What are those other problems?
- First, the ‘both sides accepts the science’ remark – meaning the plaintiff communities and the oil company defendants – is a massive overgeneralization overall, and particularly in this case because the only defendants with the audacity to present anything in their defense at the judge’s prior tutorial hearing was Chevon, and one of their attorneys has the highly suspect appearance of being a former Obama administration EPA attorney. I covered that problem in my April 19, 2018 blog post. The other Chevron attorney speaking at the hearing only expressed a minor amount of puzzlement about supposedly incriminating ‘mystery’ evidence directed at his client, and showed no apparent interest in shooting down the notion that oil companies stand accused of paying shill experts to lie to the public on their behalf.
- Then there was the problem with Matt Pawa attempting to portray a particular old powerpoint presentation as evidence of ‘industry knowing about the harm of CO2 emissions and conspiring to hide what they knew’ …. which was rejected by the judge as not being any such evidence. I covered that in detail in my March 30, 2018 blog post.
- Plus, there’s the problem about the lawsuits claiming that a particular skeptic climate scientist engaged in similar-style conspiracy action with tobacco industry officials …. despite the lack of evidence to support the accusation against that scientist.
- Last, but not least of all, there is the problem with Matt Pawa’s apparent association with the core people behind the 20 year+ accusation about crooked skeptic climate scientists, whose only plausible evidence for this accusation is not what they say it is.
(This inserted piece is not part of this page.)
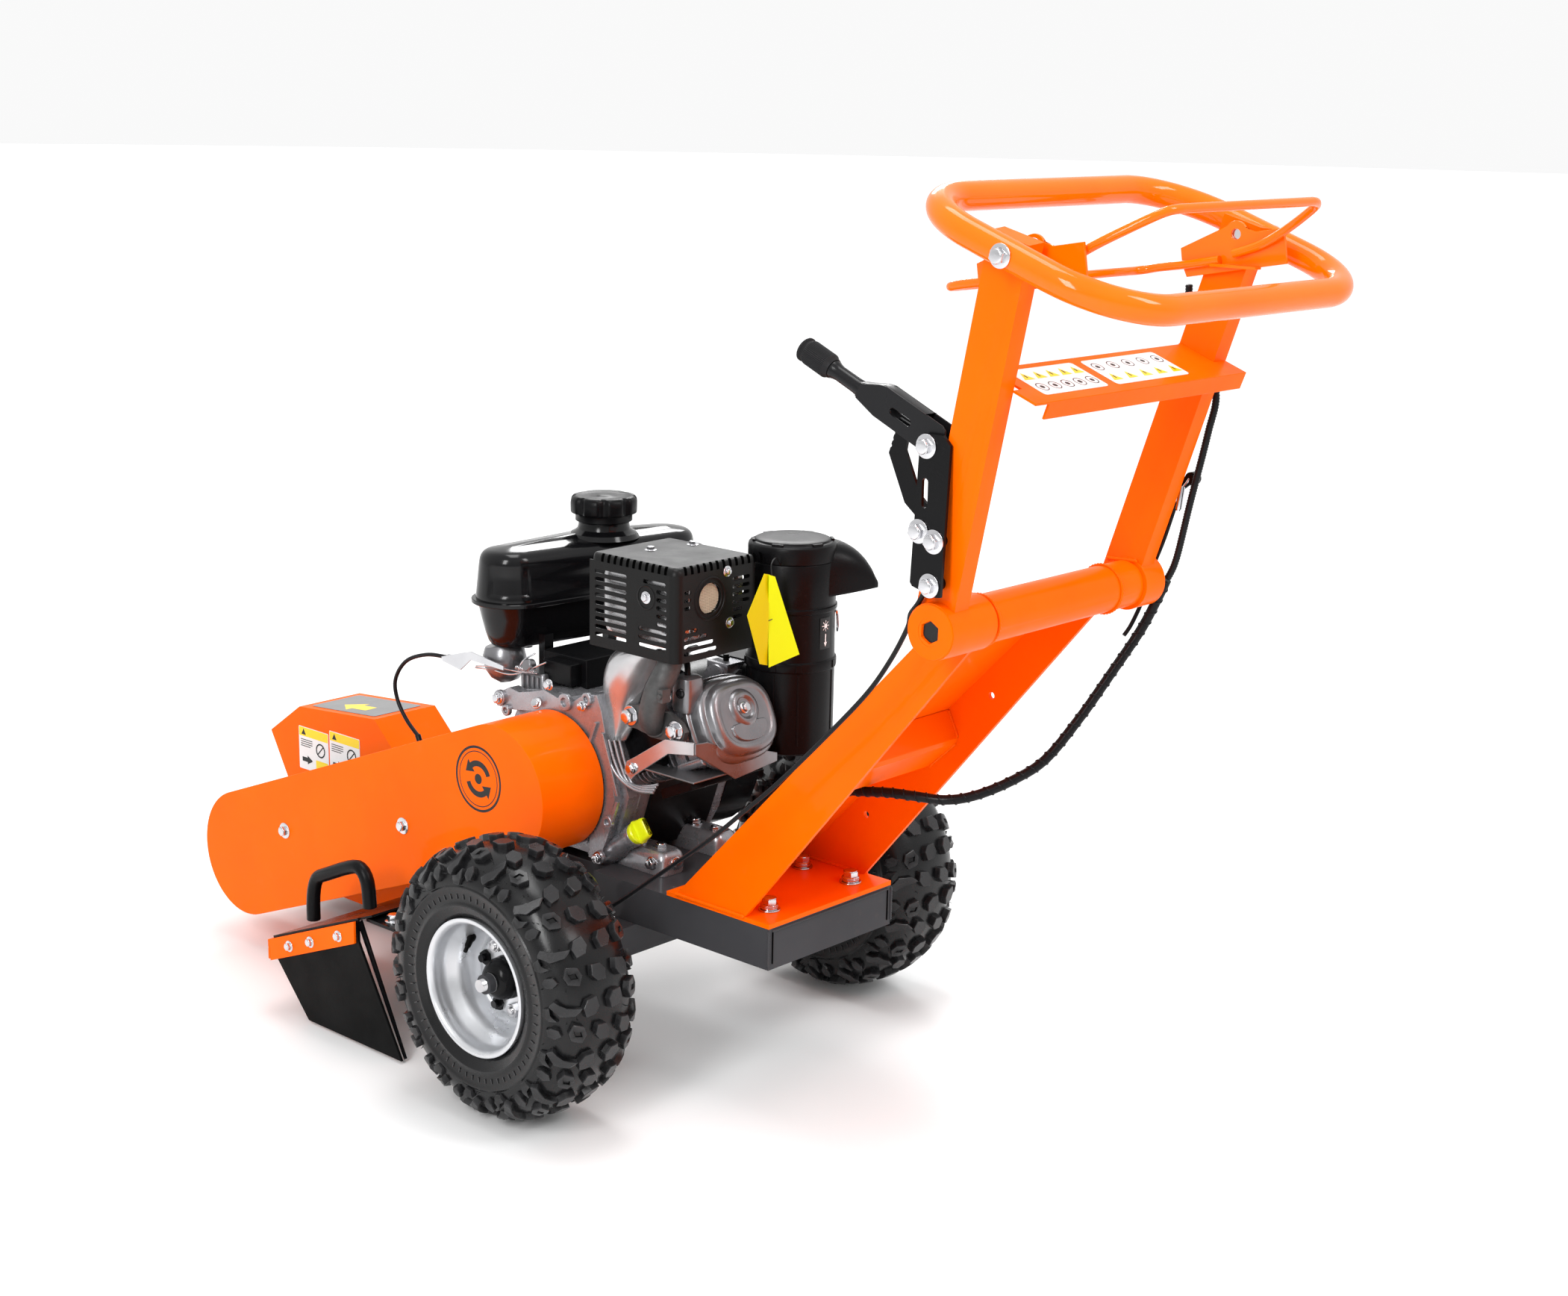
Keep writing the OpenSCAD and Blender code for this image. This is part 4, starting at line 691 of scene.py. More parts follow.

While it’s nice to see a roadblock pop up in these twin California cases, that’s all it is. Score one for the skeptic side, hollow as it may be. Hollow, because if I may borrow a quote, with a minor revision on the current situation, from an old online 2012 comment originally by Eric Baumholer:
Those who find themselves embroiled in a war, no matter how noble their ideals may be, have the same options as any other combatant: surrender, shed endless blood in inconclusive holding actions, or win. If winning is the chosen option, you have to be better than the enemy. That is to say, more devious and more ruthless. The climate front of the green culture war has drug on for over two bloody decades because the skeptics have committed to nothing more than a hoped-for victory by accident or sheer attrition, which is barbaric. That said, global warming lawsuits which are allowed to die via attrition from legal technicalities are neither devious, nor ruthless. Just more blood and treasure.
There were, before yesterday, thirteen major communities-as-plaintiffs global warming lawsuits: these two, Pawa’s remaining pair of City of NYC v. BP and King County v. BP cases, the Boulder City/County / San Miguel County v. Suncor Energy trio, the Santa Cruz City/County / City of Richmond v. Chevron trio, and the San Mateo / Marin Counties / City of Imperial Beach v. Chevron trio. Each one of those contains science claims that are hugely undercut by skeptic climate scientists, and each insinuate those critics operate under corrupting influence from fossil fuel companies, and each one of these share fatal connections of one type or another to the core group of people who’ve attempted for more than two decades to smear the character of skeptic climate scientists through baseless ‘fossil fuel industry corruption’ accusations.
These twin Oakland / San Francisco cases shouldn’t have become another pair of scalps for the skeptic side to collect, a stake could have been driven through the heart of them that would have killed all the others once and for al by exposing how the main excuse for the public to ignore skeptic scientists isn’t merely worthless, but may very well be one of the biggest libel/slander efforts in history.
This entire time, which includes these latest lawsuits, the whole issue boils down to three talking points: “The science of man-caused global warming is settled; skeptic climate scientists are paid industry money to lie about it being not settled; reporters can ignore those skeptics because of those first two points.” Rather than become yet another case study for legal scholars to ponder on what to do next, one of the remaining cases should be cut open and used to expose more than two decades of mainstream media journalistic malfeasance about not reporting half of the issue, and about not spotting myriad problems with the ‘crooked skeptics’ accusation – a bare minimum example being whether one of their own supposed ‘investigative journalists’ was actually what everyone portrayed him to be.
The entire issue crashes and burns if that central ‘crooked skeptics’ point collapses. If Al Gore’s side had science facts that clearly refuted what skeptic climate scientists’ assessment reports contained, then there never would have been a need to call those skeptics “crooks.” That’s what ultimately can be exposed, if the remaining lawsuits don’t simply become more blood and treasure.